In this case, however, the most compelling piece of evidence was neither traditional nor digital: it was the respondent's own written acknowledgment that confusion was likely and its intention to change its trading name.

An admission of such a nature is, from an evidentiary standpoint, exceptionally powerful. It dispenses with the need to persuade a court of something the opposing party has already conceded.

For businesses monitoring potential infringers, this underscores the importance of engaging formally, and in writing, at the earliest opportunity.

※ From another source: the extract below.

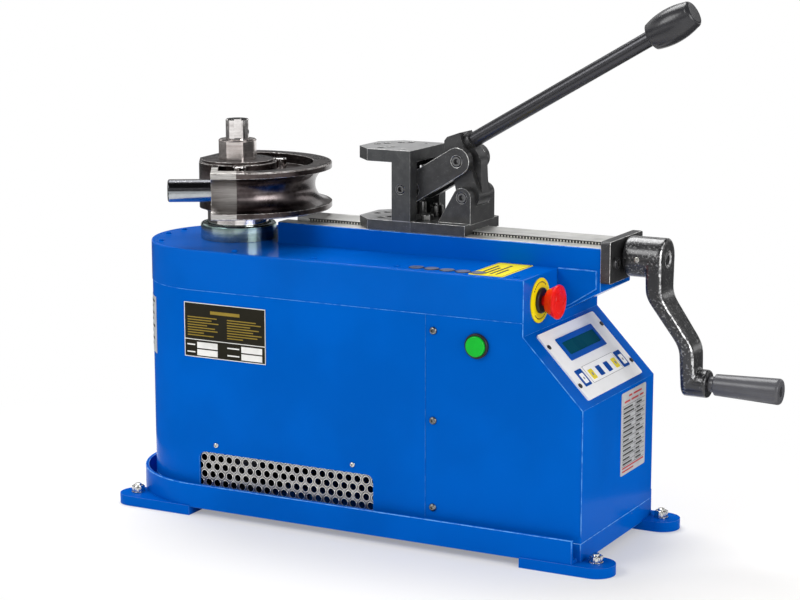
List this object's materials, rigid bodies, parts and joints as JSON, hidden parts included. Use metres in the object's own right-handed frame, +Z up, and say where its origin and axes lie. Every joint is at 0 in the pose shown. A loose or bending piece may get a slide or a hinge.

A carefully drafted letter of demand does more than signal intent; it creates a record.

Where a competitor responds by acknowledging the problem, that response becomes part of the evidentiary foundation of any subsequent court proceedings.

Trade mark registration as a preferable alternative

While the passing-off remedy remains available and, in appropriate cases, effective, it is by nature reactive, localised, resource-intensive and burdensome to prove.

The claimant must, in every case, build its evidentiary case from the ground up, often many years after it began trading.

A registered trade mark, by contrast, confers a statutory monopoly from the date of registration (backdated to the filing date) and, once granted, does not require the proprietor to demonstrate reputation as a precondition to relief in terms of section 34 of the Trade Marks Act 194 of 1993 (the Act).

Registration under the Act affords the proprietor nationwide protection against use, without consent, of an identical or confusingly similar mark in relation to the same or similar goods or services (amongst other remedies) in terms of section 34.

It provides a clear and early platform from which to challenge competitors, and it shifts the evidentiary burden substantially in the rights-holder’s favour. For businesses with any serious intention of building enduring brand equity, trade mark registration is not a luxury, it is a foundational risk management measure.

Implications for business leaders

The Fire Logic matter should prompt reflection at board and management level on several practical questions:

  1. Has the business conducted clearance or availability searches, before adopting its trading name, logo, or other brand identifiers?
  2. Has it registered its trade marks in the relevant classes and jurisdictions?
  3. Does it maintain adequate records of its trading history, marketing activities, industry registrations, and commercial performance?
  4. And, critically, does it have a protocol in place for documenting instances of confusion when they occur?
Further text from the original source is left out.